Fearfully eyeing the scissors flashing by my face, I gave zero consideration to bravely engaging in a bridge-building conversation. Instead, I tersely replied, “Yes, I’m Jewish,” and immediately switched the subject to the salon’s new ocean-themed décor. Thankfully, the haircut was nearly done. I skipped the blow dry and rushed into the street with my hair still wet.
Later, at home, I calmed down. Surely, I had never been in danger and had only imagined the stylist’s hostility? The whole salon episode was an overwrought, post-October 7 emotional reaction, existing only in my head. Or was it?
In his moving and multi-layered memoir, Returning: A Search for Home Across Three Centuries, renowned author-journalist Nicholas Lemann notes that many American Jews are anxious, even though they formerly felt safe and accepted in the United States.

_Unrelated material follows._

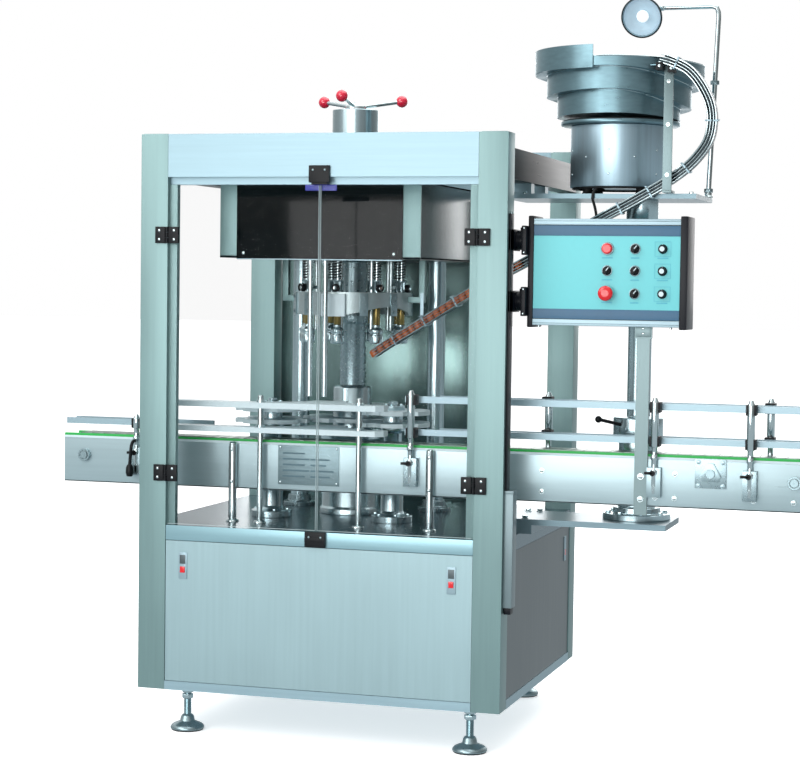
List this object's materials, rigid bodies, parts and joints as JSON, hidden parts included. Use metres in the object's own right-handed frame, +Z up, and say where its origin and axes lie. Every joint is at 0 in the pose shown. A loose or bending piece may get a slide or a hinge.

They worry about rising antisemitic incidents. And they also fear that fierce differences over Israeli policies will permanently splinter Jewish families and institutions.
Lemann understands these anxieties but is puzzled by his friends’ nostalgia for what they recall as the “golden age of American Jewry.” In contrast, Lemann’s New Orleans family never experienced any such “golden age”; they were perpetually uneasy about being American Jews, notwithstanding that they had prospered for generations in Louisiana. Their strategy was to never act “too Jewish.”
Nonetheless, Lemann, a former dean of the Columbia Journalism School, departed from his parents’ example of avoiding overt Jewish behavior to serve as co-chair of Columbia University’s Task Force on Antisemitism following October 7. This intense experience reinforced his conviction that living an American Jewish life is complicated; it is rarely smooth and friction-free.
The Lemann family story in Louisiana began in 1836 when Lemann’s great-great-grandfather Jacob emigrated from Essenheim, Germany. Although Jacob and his family returned to Germany during the Civil War, they resettled in Louisiana afterwards, buying ruined plantations, operating a general store, and growing in affluence. Lemann’s grandfather became a prominent New Orleans lawyer. Still, the Lemann family socialized mostly with other German-Jewish families.
Nicholas’s parents, Barbara and Thomas Lemann, craved to be fully accepted into mainstream New Orleans society. They hosted Christmas dinners and Easter Egg hunts. Above all, they yearned to participate in the elaborate system of Mardi Gras balls, which had long been barred to Jews.
Barbara and Thomas belonged to a Reform synagogue but, bizarrely, attended services only on Thanksgiving. When Thomas discovered that the religious school had discussed Israel with its students, he ended Nicholas’s Jewish education.
Thomas’s objections to Israel had nothing to do with Israeli policies or Arab-Jewish conflicts. Rather, the Jewish state’s existence offended his deep-seated conviction that Jews were neither a people nor a tribe who belonged in a separate homeland. He wanted Jews to be regarded as comparable to Episcopalians or other practitioners of a mainstream religion.
Now deceased, Lemann’s parents were spared the knowledge that their youngest grandson was recently physically accosted in New York City by a thug who noticed his Star of David necklace and taunted him as a “dirty Jew.” Would they have wrung their hands, crying “I told you so?” Regardless, Nicholas has chosen to live as an observant Conservative Jew, finding that Judaism makes his life immeasurably richer, even if more vulnerable.